Бахтинские размышления о природе высказывания существенным образом предвещают научное направление французского дискурсного анализа — одного из наиболее значительных ответвлений неориторики.
Исследовать дискурс для Мишеля Фуко в 1969 году («Археология знания») «означает не проанализировать отношения между автором и тем, что он сказал (или хотел сказать, или сказал, не желая того), но определить положение, которое может и должен занять индивидуум для того, чтобы быть субъектом» данного высказывания[366]. Фуко ведет речь «вовсе не о говорящем сознании, не об авторе формулировки, но о положении, которое может быть занято при некоторых условиях различными индивидуумами»[367].
Риторического субъекта Фуко, как и Бахтин, именует функцией высказывания, вытесняющей романтический образ самовольного творца текстов: «Субъект высказывания является определенной функцией, которая в то же время вовсе не одинакова для двух разных высказываний»[368]. «Он является определенным и пустым местом, которое может быть заполнено различными индивидуумами»[369].

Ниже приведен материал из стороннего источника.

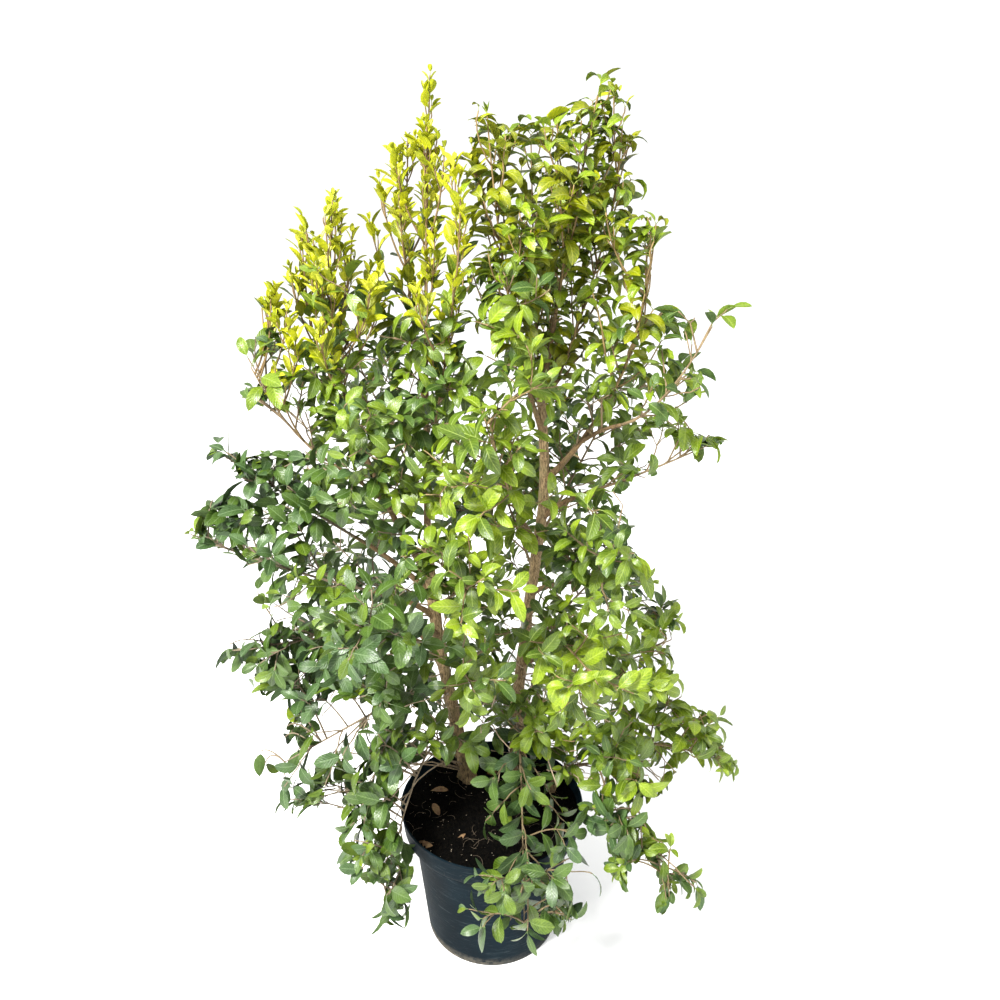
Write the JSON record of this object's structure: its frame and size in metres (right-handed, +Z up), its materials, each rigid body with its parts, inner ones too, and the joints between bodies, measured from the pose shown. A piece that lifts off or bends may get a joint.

Тот же аспект текстопроизводства занимал и Бахтина, когда тот писал: «Авторские формы существенно традиционны и уходят в глубокую древность. Они обновляются в новых ситуациях. Выдумать их нельзя (как нельзя выдумать язык)»[370]. Фуко, в свою очередь, «в толще дискурсивных практик» обнаруживает «системы, которые устанавливают высказывания как события»[371].
Такого рода системы Фуко именует «дискурсными формациями». Они интерсубъективны, поскольку представляют собой пространство общения (со-общения, при-общения, раз-общения), которое не может быть ни чисто внешним (объективным), ни чисто внутренним (субъективным). Ни говорящий, ни слушающий, по мысли Бахтина, «не остаются каждый в своем собственном мире; напротив, они сходятся в новом, третьем мире, мире общения» (с. 210).
Инстанция объекта также оказывается у Фуко функцией актуализирующего его текста, ибо Фуко исследует дискурсивную «практику, которая систематически формирует объекты, о которых они (дискурсы) говорят»[372]. В этом отношении также имеет место существенная перекличка с Бахтиным, писавшим в свое время: «Предмет речи говорящего […] уже оговорен, оспорен, освещен и оценен по-разному […]. Говорящий — это не библейский Адам, имеющий дело только с девственными, еще не названными предметами […] и потому самый предмет его речи неизбежно становится ареной встречи» (с. 198–199) взаимодействующих субъектов.
Мысля — подобно Бахтину или ван Дейку — высказывание как «не повторяющееся (коммуникативное. — В.Т.) событие», которое «имеет свою пространственную и временную единичность»[373], Фуко исследовал «стратегические возможности» выбора в акте текстопорождения. Эти возможности аналогичны «речевым жанрам» Бахтина, который писал: «Мы все говорим только определенными речевыми жанрами, то есть все наши высказывания обладают определенными и относительно устойчивыми типическими формами построения целого» (с. 180).